It turns out that Judy Genshaft is still president of the University of South Florida. She finally moved decisively and appropriately Tuesday to remove the chancellor of USF Polytechnic who had been conspiring with a powerful state senator to make the Lakeland campus an independent university. The only question is what took Genshaft so long to deal with a top administrator who was on his own mission and had forgotten the name of his boss.
Genshaft said in her letter to Polytech chancellor Marshall Goodman that she had lost confidence in him. No wonder. It has been apparent for months that Goodman was taking direction not from the USF president but from state Sen. JD Alexander as they tried to bully their way to independence for the Lakeland campus. The ties would be severed now if the Board of Governors, which oversees the state university system, had not slowed the process down and required a more methodical approach. This bad idea should have been rejected outright, but at least there will be a deliberate march with high benchmarks rather than a reckless stampede.
There is plenty of evidence to support Genshaft's decision to replace Goodman. He oversaw extravagant spending to advance a plan for an independent university that was based on rosy projections judged to be unreasonable by USF staff. The more the Lakeland community learned about the succession scheme, the less it liked the idea. And a no confidence vote in Goodman's leadership and a vote of confidence in Genshaft by USF Poly's Faculty Senate should have been the final straw.
Genshaft's appointment of David Touchton as interim Lakeland chancellor appears to be a smart choice. Touchton is a USF graduate, an accountant and the author of a letter signed by more than 200 Polk County residents who sought to slow down the rush to independence. He can bring order to the process, and Genshaft pledged to diligently work to meet the benchmarks along the way.
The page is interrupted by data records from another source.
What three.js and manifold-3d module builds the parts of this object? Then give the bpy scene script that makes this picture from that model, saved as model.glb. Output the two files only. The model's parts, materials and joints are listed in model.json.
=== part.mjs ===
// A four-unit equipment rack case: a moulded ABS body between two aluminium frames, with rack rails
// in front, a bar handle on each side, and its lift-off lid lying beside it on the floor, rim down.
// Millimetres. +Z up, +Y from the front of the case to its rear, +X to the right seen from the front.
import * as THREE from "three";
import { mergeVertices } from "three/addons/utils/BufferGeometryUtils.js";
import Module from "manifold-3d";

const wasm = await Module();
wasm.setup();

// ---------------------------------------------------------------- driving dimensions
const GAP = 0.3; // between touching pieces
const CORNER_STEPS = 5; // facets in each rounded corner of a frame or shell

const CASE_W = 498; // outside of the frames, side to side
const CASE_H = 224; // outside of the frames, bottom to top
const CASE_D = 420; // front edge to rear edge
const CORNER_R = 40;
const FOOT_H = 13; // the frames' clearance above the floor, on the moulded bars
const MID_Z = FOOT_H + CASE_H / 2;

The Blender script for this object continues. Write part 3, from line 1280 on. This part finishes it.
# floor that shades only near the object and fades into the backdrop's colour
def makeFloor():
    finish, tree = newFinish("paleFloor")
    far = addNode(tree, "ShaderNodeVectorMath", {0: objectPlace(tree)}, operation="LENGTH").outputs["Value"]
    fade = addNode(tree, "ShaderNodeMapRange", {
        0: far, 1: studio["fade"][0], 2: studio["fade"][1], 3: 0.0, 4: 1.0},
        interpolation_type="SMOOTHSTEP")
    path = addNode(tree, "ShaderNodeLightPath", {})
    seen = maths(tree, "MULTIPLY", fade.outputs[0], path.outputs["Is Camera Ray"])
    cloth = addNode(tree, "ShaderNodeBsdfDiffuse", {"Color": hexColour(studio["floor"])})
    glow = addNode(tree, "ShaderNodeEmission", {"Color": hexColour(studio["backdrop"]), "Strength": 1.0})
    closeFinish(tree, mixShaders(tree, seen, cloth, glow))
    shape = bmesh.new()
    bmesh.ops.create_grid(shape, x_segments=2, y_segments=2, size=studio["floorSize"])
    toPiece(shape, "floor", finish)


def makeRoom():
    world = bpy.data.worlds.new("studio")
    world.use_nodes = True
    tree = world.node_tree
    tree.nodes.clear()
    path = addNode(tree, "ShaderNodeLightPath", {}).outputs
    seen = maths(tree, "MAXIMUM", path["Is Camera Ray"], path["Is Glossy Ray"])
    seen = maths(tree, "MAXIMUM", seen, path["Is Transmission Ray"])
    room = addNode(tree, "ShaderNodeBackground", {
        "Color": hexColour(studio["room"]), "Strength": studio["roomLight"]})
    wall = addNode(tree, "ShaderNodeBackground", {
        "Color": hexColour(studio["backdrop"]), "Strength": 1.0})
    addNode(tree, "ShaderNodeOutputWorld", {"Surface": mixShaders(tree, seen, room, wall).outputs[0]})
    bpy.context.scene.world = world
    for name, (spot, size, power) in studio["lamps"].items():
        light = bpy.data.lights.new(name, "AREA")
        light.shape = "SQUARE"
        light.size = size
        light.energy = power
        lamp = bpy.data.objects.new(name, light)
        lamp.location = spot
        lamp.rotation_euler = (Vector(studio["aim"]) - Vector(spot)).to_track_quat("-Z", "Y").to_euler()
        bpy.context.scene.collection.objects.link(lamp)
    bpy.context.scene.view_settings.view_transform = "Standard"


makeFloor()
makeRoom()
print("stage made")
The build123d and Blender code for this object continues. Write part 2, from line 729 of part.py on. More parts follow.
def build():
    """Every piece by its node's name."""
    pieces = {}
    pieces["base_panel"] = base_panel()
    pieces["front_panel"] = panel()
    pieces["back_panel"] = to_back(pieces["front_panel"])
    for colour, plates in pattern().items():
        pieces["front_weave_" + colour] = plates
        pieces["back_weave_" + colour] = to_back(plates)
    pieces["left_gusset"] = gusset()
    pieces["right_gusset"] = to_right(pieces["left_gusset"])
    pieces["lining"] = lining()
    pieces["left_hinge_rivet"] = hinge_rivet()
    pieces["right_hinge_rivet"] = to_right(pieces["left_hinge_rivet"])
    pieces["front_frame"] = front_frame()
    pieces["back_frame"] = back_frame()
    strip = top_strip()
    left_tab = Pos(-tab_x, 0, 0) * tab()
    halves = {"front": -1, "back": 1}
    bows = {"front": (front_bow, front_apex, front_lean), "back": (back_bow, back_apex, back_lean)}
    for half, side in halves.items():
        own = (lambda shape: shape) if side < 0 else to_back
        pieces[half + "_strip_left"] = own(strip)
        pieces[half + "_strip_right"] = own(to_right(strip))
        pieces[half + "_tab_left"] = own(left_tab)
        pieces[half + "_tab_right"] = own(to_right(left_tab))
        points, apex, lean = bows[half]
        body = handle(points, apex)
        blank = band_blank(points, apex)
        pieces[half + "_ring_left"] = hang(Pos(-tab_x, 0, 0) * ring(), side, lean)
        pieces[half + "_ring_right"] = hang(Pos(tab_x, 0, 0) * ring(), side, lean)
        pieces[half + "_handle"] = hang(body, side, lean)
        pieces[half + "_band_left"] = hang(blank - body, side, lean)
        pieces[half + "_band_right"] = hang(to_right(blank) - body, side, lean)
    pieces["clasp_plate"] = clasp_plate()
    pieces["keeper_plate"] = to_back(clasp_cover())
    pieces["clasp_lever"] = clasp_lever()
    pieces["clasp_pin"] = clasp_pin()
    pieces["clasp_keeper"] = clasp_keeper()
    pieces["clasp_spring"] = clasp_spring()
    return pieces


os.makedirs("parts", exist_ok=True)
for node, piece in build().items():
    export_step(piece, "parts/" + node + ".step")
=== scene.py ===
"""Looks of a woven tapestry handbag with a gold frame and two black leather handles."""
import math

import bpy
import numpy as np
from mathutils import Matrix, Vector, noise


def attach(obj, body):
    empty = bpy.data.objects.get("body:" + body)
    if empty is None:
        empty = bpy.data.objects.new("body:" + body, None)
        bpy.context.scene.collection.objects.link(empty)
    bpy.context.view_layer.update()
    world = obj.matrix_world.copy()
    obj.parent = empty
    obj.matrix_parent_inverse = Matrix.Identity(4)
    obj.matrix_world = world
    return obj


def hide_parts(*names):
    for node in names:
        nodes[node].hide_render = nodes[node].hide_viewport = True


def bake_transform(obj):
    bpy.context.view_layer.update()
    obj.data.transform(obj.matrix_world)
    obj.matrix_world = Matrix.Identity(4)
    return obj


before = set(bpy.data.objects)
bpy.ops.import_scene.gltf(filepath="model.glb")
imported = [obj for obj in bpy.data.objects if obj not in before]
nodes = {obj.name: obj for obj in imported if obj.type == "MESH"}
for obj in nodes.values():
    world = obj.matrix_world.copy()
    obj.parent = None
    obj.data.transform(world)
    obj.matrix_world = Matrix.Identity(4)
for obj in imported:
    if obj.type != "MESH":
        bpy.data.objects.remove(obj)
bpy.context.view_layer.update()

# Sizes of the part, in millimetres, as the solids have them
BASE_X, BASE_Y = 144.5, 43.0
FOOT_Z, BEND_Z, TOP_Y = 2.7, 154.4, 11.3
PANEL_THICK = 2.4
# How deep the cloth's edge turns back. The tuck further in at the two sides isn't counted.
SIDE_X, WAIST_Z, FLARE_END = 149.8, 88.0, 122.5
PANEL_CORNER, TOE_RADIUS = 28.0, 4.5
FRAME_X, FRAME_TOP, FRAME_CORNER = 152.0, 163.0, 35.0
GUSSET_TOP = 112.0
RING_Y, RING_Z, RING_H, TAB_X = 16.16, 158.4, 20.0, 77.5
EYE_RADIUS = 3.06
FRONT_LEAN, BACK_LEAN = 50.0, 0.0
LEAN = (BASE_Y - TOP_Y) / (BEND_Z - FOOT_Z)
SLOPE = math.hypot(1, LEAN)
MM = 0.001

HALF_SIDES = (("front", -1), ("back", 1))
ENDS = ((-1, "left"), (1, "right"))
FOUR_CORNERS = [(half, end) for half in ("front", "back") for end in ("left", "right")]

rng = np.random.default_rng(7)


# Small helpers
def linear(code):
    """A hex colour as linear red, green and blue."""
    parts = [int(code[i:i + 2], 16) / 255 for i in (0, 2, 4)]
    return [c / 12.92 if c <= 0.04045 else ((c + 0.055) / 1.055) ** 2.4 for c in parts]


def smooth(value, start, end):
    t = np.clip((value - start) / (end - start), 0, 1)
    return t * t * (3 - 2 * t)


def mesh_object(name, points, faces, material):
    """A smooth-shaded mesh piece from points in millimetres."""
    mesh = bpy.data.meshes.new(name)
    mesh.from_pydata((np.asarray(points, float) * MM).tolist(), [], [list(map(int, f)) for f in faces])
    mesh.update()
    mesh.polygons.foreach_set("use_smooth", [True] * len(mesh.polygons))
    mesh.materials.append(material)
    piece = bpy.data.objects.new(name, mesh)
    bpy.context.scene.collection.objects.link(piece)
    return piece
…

In most situations, Genshaft avoids public confrontation and prefers an upbeat approach aimed at building consensus. It turns out that the USF president can play tough when backed into a corner. Alexander, the chairman of the Senate Budget Committee, may take Goodman's removal out on USF's budget in the legislative session. But the senator's vindictiveness already is well documented, and it was time for Genshaft to make clear she is in charge of the university.